Oxen [1] mandated Quarkslab to perform an audit of their instant messaging solution Session [2]. This application, forked from Signal, aims to improve users privacy by using an onion routing mechanism [3]. This mechanism differs from Tor's one by requiring a deposit in their own cryptocurrency to operate a Service Node (Snode [4] ), the Oxen equivalent of a Tor Entry, Relay or Exit Node. While reviewing the architecture of this solution, we found some issues and provided recommendations to improve parts of the implementations.


In March 2020, Oxen ordered a security review of Session for all the implemented platforms (Android, Desktop, iOS).

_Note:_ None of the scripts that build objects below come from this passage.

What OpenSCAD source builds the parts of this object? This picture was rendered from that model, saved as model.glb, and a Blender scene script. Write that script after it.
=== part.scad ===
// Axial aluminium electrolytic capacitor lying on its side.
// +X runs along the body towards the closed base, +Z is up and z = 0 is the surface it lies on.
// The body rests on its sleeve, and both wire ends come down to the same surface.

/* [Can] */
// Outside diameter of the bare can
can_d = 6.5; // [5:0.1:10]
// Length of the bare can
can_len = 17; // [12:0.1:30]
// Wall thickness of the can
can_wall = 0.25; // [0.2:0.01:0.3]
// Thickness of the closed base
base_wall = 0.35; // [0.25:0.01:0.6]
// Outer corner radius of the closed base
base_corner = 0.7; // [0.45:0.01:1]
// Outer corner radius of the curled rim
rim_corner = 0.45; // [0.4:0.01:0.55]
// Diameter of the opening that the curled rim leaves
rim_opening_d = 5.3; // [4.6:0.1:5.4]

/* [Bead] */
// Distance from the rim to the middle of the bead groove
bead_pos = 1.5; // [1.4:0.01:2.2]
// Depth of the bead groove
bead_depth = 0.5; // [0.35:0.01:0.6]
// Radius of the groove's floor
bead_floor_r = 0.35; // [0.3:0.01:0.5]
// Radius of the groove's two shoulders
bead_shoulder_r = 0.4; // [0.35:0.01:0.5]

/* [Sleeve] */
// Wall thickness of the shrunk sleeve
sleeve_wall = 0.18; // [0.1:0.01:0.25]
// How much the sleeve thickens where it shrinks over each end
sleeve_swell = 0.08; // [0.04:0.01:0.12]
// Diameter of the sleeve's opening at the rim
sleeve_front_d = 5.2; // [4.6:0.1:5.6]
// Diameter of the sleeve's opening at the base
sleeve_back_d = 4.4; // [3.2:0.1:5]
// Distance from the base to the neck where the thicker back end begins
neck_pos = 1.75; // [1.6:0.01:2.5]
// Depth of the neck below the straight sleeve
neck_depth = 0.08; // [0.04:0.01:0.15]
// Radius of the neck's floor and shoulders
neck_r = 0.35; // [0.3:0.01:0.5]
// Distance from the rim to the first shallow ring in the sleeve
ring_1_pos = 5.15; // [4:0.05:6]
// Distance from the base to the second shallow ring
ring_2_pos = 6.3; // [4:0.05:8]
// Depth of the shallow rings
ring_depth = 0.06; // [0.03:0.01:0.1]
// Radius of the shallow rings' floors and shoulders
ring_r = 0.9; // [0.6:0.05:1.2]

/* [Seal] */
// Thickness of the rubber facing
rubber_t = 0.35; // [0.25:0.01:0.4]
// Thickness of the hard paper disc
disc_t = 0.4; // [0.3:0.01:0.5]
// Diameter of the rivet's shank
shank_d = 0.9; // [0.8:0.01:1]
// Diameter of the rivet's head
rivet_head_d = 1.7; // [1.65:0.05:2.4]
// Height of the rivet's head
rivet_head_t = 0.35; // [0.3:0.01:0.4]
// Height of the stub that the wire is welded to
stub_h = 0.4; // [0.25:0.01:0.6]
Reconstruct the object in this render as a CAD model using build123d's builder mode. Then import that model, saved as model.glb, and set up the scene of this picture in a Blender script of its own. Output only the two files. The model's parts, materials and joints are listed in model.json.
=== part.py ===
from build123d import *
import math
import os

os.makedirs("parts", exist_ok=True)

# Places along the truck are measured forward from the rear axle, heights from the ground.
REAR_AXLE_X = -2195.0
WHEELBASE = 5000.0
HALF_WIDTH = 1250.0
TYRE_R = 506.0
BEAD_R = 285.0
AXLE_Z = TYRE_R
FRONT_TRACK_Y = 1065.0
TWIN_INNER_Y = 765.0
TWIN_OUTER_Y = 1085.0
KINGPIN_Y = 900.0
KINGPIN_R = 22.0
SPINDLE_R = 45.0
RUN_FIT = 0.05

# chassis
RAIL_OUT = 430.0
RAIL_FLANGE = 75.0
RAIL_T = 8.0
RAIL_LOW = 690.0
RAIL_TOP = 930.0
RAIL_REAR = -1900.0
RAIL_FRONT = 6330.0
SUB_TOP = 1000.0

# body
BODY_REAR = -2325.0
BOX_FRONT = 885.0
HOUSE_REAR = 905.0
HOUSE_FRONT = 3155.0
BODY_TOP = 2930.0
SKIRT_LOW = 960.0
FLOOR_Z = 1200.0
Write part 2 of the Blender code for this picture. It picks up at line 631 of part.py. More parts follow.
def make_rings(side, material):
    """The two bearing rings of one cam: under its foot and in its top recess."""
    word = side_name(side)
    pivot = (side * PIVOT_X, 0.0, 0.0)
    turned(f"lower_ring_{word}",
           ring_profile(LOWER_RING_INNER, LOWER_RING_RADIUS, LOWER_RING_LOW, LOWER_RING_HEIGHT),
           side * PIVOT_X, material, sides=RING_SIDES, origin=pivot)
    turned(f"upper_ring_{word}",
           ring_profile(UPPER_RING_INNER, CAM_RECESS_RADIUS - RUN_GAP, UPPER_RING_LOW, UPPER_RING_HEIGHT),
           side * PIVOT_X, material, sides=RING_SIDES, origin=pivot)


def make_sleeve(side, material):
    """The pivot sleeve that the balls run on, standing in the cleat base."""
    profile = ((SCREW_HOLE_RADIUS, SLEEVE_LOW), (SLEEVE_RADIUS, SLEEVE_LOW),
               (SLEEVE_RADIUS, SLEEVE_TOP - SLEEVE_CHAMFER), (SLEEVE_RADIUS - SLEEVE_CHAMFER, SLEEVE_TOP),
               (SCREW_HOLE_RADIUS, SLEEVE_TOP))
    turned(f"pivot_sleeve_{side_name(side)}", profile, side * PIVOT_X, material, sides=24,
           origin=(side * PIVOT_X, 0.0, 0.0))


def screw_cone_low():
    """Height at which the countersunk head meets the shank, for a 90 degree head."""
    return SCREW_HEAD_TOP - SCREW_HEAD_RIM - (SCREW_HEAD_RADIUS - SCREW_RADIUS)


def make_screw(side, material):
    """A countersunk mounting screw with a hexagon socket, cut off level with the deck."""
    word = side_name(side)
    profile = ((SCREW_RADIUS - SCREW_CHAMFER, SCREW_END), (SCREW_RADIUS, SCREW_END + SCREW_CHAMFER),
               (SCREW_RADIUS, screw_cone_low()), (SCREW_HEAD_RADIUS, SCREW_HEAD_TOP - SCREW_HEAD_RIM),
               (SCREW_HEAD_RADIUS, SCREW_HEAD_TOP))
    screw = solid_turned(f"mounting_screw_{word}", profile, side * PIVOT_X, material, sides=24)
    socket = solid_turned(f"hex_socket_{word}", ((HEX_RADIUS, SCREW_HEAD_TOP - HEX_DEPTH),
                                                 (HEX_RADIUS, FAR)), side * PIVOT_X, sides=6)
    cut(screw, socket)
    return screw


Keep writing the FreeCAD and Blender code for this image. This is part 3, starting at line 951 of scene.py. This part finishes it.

The Quarkslab assessment was spread over a year for a total of 42 days with two engineers. The full report of the assessment can be found here.

All important findings have been patched by Oxen throughout the audit process.

During the first two audits (of the Android and iOS versions), the protocol used was the one implemented from the forked Signal application. It is worth mentioning the fact that Oxen performed a complete redesign of the cryptographic protocol used for encryption and signature of messages. This refactoring took place right before the third and last audit of the desktop version. As a result, the original 32-day deadline has been extended by an additional 10 days.

Neither Quarkslab nor the report's author has funds invested in Oxen or in $OXEN crypto-currency.


Through this audit we reviewed three components that are part of Session, each evaluation was performed by one evaluator in 10 days.

Those audits were carried out sequentially in the following order:

As the audit had quite a short time limit, we engaged the target in different ways in order to cover the most important aspects that could impact the security of the application. Overall, we tried to consider various attacks based on the degree of power of the attacker:

  • Stolen device attacker;

  • Fully remote client-side attacker;

  • Network omniscient attacker;

  • Compromised server attacker (or server owner);

  • Side applications in the same device.


We provide in the Chapter 2 of the full report [5] a list of findings and recommendations for each application.

We would like to highlight the fact that we only disagree on the security/usability tradeoff regarding private key generation process.

We paid specific attention to the privacy aspect of the different implementations of Session, this is why some issues are related to sensitive information leaks.

We have not studied the crypto-economic aspects that would make Lokinet [6] a more censorship-resistant network than Tor or I2P. Documentation regarding how this network is designed and used is available online [7].


Oxen's Session really improves Signal privacy and resilience by adding an overlay network to the existent end-to-end encryption instant messaging solution. The onion-routing mechanisms make use of Oxen’s Snodes [4] to store and exchange messages, however, there are some other centralized standard web services that are still used through the overlay network (for the push service and to deliver attachment files).

The overall security level of this application is good and makes it usable for privacy-concerned people.

The full report of the assessment can be found here.

We would like to thank the Oxen team for making this assessment possible.